Distributed Poisson surface reconstruction
Computer Graphics Forum, 42(6), 2023.
Fast slab-based parallel Poisson reconstruction on a compute cluster.
Abstract:
Screened Poisson surface reconstruction robustly creates meshes from oriented point sets. For large
datasets, the technique requires hours of computation and significant memory. We present a method to
parallelize and distribute this computation over multiple commodity client nodes. The method partitions
space on one axis into adaptively sized slabs containing balanced subsets of points. Because the Poisson
formulation involves a global system, the challenge is to maintain seamless consistency at the slab
boundaries and obtain a reconstruction that is indistinguishable from the serial result. To this end, we
express the reconstructed indicator function as a sum of a low-resolution term computed on a server and
high-resolution terms computed on distributed clients.
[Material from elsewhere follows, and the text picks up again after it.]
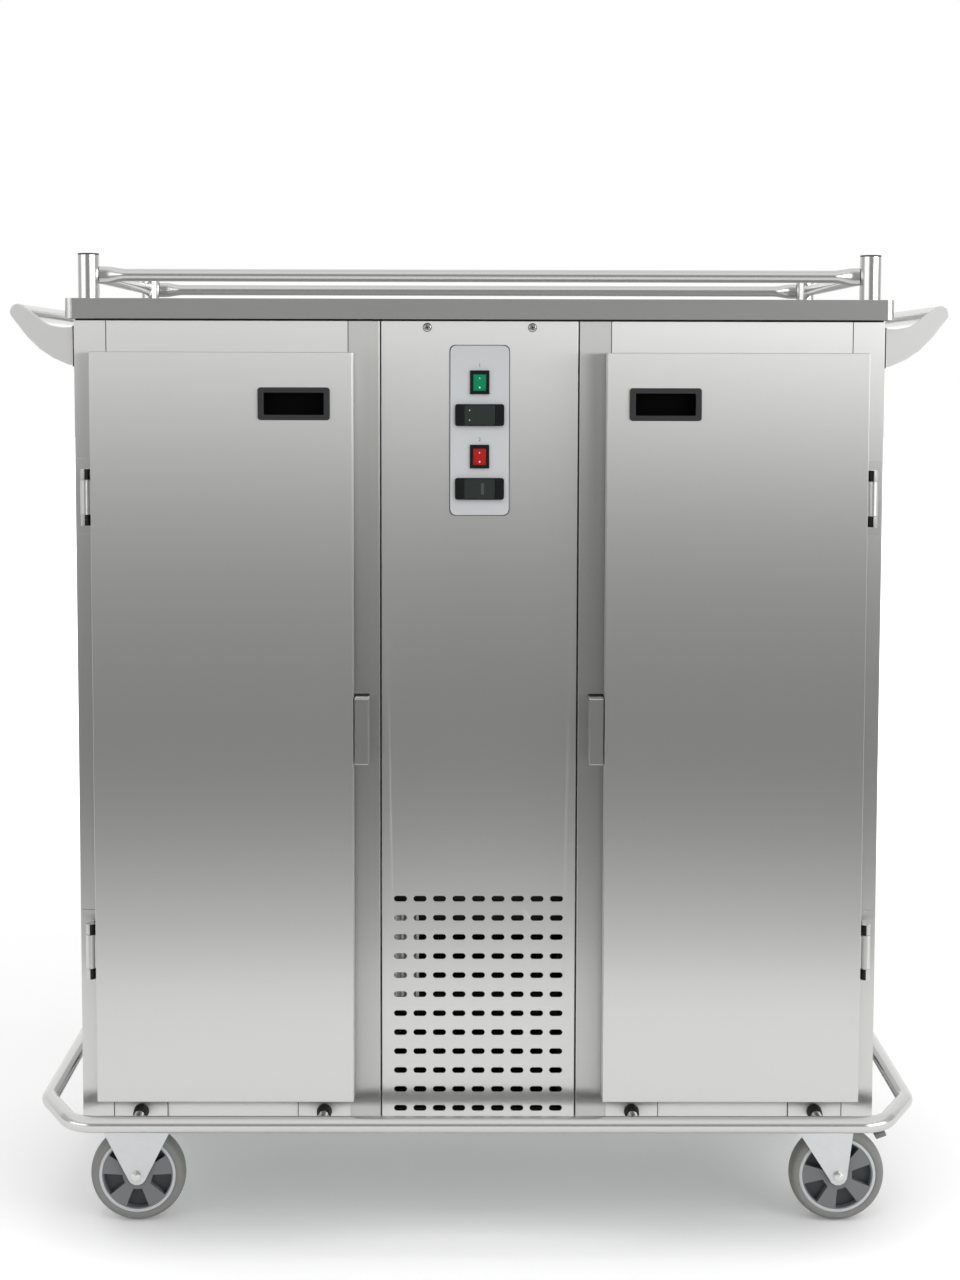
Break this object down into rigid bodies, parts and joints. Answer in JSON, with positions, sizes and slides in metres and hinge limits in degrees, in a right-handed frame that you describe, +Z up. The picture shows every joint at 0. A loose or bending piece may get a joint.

Using a client–server architecture, we map the
computation onto a sequence of serial server tasks and parallel client tasks, separated by synchronization
barriers. This architecture also enables low-memory evaluation on a single computer, albeit without
speedup. We demonstrate a 700 million vertex reconstruction of the billion point David statue scan in less
than 20 min on a 65-node cluster with a maximum memory usage of 45 GB/node, or in 14 h on a single node.